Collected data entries
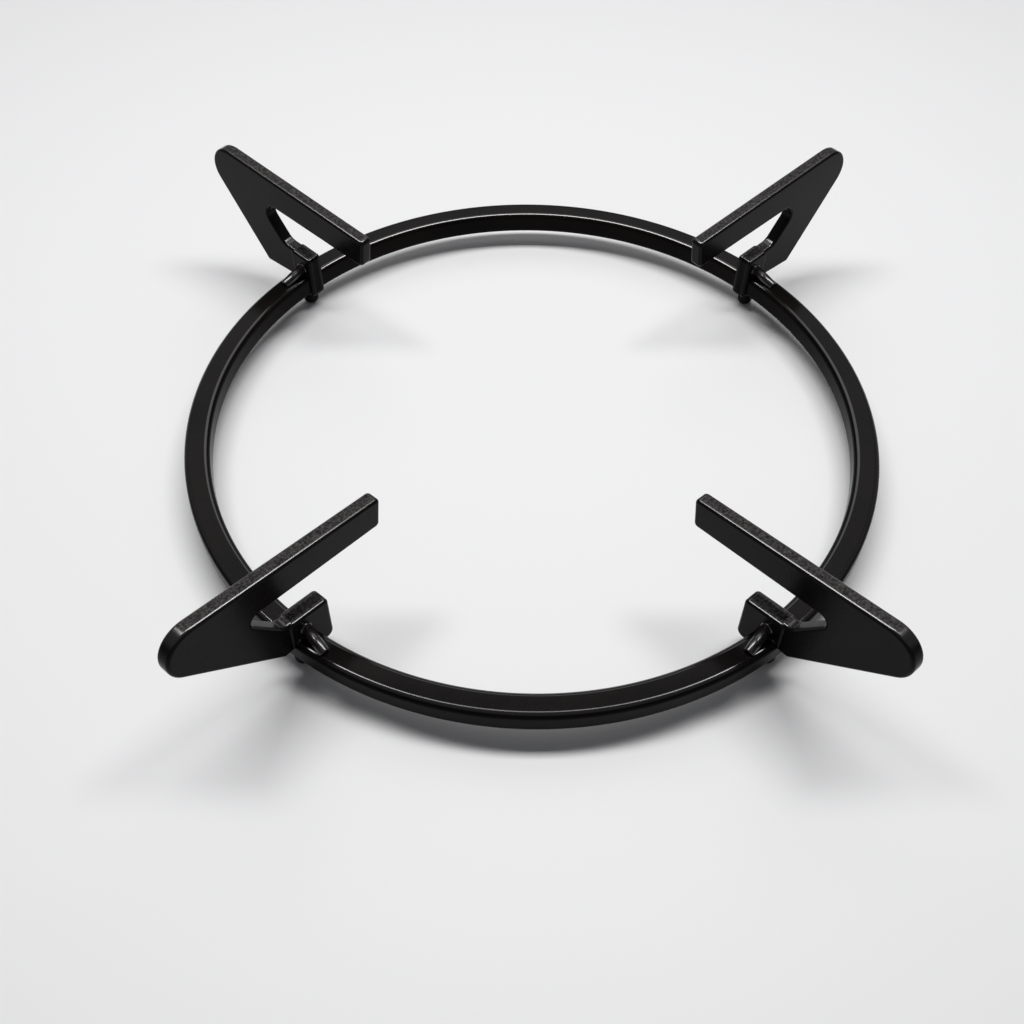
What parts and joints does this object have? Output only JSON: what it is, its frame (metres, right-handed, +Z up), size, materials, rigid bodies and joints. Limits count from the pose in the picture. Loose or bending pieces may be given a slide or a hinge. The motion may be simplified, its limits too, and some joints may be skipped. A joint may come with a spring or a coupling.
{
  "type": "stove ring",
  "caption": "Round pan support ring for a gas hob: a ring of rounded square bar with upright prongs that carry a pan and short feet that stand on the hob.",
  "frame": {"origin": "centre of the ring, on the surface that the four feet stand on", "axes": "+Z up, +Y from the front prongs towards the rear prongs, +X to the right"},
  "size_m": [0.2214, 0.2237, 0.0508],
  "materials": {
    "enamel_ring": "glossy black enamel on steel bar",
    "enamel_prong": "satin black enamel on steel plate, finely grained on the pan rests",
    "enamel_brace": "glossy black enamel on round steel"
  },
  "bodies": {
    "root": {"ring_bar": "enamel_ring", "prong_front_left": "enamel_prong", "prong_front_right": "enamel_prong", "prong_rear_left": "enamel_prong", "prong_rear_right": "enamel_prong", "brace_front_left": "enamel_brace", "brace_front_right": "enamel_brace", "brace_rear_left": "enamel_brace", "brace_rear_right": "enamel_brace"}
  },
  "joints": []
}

* * *

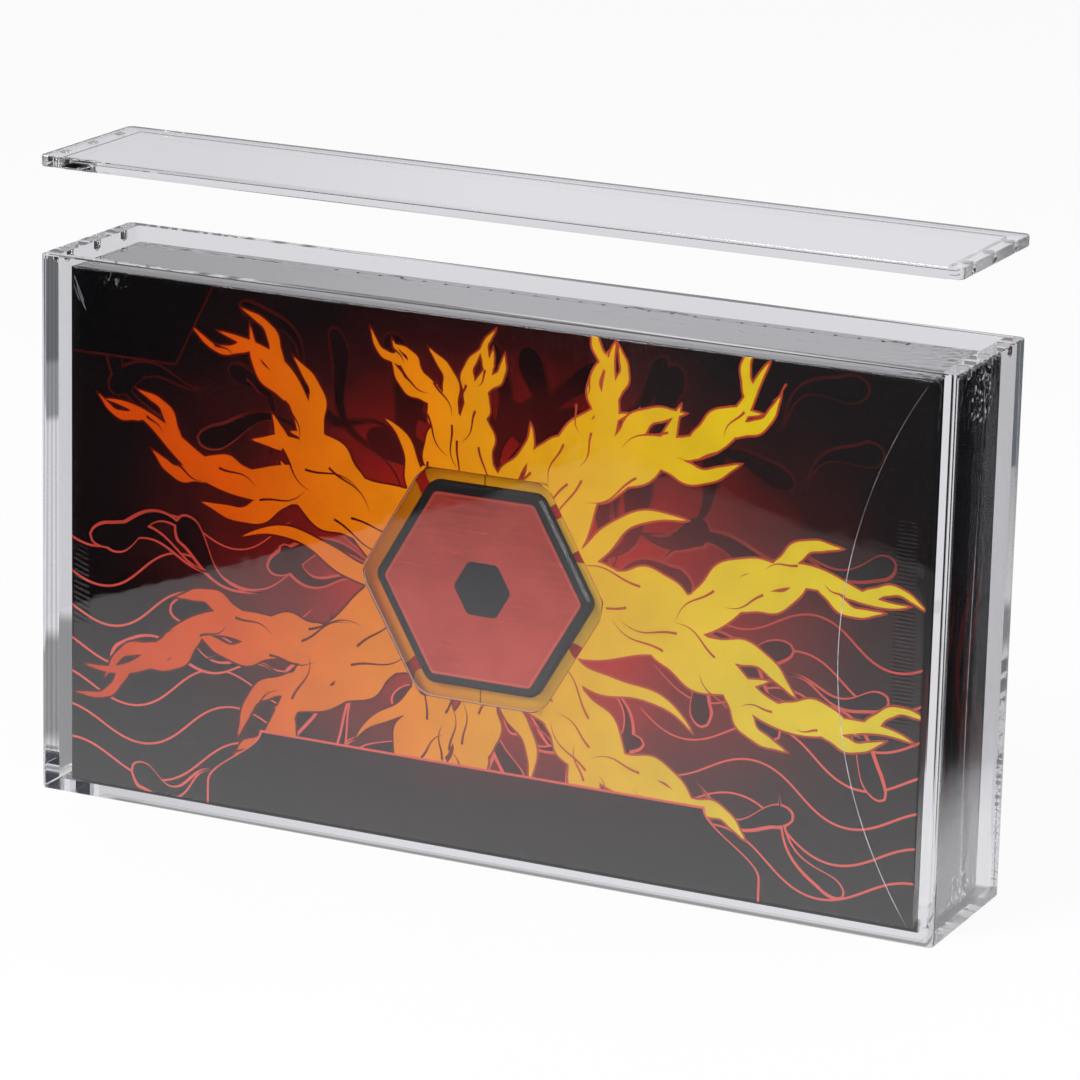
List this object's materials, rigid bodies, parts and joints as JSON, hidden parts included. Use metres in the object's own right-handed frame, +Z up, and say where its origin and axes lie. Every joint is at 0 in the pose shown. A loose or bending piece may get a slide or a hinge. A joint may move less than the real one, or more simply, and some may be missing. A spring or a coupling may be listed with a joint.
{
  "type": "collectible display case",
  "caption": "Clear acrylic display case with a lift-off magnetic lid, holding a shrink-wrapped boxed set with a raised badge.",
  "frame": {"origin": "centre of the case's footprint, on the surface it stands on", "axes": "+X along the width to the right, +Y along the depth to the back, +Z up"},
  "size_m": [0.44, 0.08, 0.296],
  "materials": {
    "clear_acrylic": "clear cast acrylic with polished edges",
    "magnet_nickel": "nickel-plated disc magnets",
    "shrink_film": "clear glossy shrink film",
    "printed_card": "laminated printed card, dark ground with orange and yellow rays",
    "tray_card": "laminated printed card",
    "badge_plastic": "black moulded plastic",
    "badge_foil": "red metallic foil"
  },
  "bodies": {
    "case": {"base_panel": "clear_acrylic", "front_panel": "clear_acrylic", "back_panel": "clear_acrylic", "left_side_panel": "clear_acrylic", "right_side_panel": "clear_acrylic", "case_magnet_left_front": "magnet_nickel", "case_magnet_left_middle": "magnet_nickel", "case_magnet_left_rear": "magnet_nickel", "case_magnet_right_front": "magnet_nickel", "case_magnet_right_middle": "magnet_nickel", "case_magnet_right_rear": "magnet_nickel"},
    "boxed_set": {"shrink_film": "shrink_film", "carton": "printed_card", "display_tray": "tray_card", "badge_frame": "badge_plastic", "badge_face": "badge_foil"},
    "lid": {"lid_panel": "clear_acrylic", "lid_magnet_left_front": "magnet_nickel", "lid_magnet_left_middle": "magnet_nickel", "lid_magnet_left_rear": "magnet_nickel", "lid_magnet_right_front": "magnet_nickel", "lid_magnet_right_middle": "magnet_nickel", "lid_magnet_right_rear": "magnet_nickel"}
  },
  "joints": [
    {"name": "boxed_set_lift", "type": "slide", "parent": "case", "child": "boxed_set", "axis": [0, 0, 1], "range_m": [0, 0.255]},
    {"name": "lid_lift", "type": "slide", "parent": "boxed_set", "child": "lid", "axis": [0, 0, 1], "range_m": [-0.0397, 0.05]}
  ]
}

==

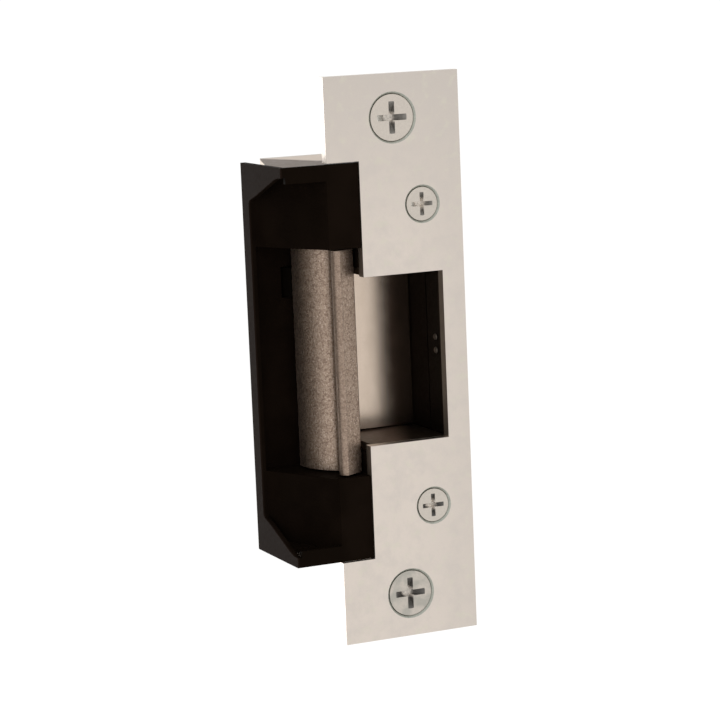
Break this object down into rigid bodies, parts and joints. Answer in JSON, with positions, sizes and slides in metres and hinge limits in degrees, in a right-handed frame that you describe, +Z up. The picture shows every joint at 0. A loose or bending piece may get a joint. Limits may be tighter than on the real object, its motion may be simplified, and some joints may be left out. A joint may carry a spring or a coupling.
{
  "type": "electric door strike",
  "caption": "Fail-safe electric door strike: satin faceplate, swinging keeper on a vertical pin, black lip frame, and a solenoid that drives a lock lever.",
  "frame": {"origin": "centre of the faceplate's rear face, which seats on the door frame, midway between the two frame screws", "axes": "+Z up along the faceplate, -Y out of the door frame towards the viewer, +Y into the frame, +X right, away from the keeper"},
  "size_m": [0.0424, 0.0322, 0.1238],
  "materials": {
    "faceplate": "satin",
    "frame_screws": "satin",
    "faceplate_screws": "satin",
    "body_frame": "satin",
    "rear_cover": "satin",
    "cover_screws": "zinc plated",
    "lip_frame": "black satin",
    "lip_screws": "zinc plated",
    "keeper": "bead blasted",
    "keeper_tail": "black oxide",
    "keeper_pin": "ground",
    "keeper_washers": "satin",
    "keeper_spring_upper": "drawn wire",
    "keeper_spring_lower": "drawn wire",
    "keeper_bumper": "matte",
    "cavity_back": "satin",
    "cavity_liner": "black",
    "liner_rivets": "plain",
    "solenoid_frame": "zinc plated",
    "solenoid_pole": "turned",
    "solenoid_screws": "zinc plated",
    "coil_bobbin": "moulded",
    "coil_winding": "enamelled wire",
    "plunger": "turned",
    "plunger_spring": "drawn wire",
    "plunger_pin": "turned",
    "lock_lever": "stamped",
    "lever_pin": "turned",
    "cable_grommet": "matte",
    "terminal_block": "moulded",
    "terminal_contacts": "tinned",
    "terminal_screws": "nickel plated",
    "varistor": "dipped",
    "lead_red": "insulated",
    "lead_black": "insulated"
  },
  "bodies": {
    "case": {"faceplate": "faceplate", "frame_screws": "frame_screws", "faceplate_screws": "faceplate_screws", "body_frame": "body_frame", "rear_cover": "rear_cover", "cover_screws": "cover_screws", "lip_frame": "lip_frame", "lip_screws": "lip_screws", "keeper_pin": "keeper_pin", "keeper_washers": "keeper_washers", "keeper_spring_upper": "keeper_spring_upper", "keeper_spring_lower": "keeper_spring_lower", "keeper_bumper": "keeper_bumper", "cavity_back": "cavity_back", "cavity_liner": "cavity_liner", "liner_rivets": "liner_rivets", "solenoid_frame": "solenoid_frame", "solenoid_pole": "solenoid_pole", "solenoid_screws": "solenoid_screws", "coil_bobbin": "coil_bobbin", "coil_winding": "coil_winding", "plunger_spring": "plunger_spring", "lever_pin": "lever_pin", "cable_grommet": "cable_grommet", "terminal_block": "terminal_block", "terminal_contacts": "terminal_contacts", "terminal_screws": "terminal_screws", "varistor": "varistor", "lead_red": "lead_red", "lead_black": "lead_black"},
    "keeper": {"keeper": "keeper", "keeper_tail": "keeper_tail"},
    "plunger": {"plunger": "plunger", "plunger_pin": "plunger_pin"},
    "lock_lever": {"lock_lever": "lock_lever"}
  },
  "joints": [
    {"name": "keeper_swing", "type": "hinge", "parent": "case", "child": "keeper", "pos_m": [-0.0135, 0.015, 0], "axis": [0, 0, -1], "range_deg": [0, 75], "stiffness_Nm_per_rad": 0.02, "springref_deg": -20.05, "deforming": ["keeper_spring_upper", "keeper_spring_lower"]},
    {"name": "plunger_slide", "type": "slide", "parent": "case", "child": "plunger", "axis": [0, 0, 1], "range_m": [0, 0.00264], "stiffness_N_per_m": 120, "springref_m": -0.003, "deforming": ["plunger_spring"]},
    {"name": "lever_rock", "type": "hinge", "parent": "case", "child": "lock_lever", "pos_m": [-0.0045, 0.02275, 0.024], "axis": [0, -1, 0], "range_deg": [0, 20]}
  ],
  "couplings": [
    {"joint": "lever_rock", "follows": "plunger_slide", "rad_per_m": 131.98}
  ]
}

Exercise objective: Copy every line of the data that holds the string "metres".

Exercise output:
What parts and joints does this object have? Output only JSON: what it is, its frame (metres, right-handed, +Z up), size, materials, rigid bodies and joints. Limits count from the pose in the picture. Loose or bending pieces may be given a slide or a hinge. The motion may be simplified, its limits too, and some joints may be skipped. A joint may come with a spring or a coupling.
List this object's materials, rigid bodies, parts and joints as JSON, hidden parts included. Use metres in the object's own right-handed frame, +Z up, and say where its origin and axes lie. Every joint is at 0 in the pose shown. A loose or bending piece may get a slide or a hinge. A joint may move less than the real one, or more simply, and some may be missing. A spring or a coupling may be listed with a joint.
Break this object down into rigid bodies, parts and joints. Answer in JSON, with positions, sizes and slides in metres and hinge limits in degrees, in a right-handed frame that you describe, +Z up. The picture shows every joint at 0. A loose or bending piece may get a joint. Limits may be tighter than on the real object, its motion may be simplified, and some joints may be left out. A joint may carry a spring or a coupling.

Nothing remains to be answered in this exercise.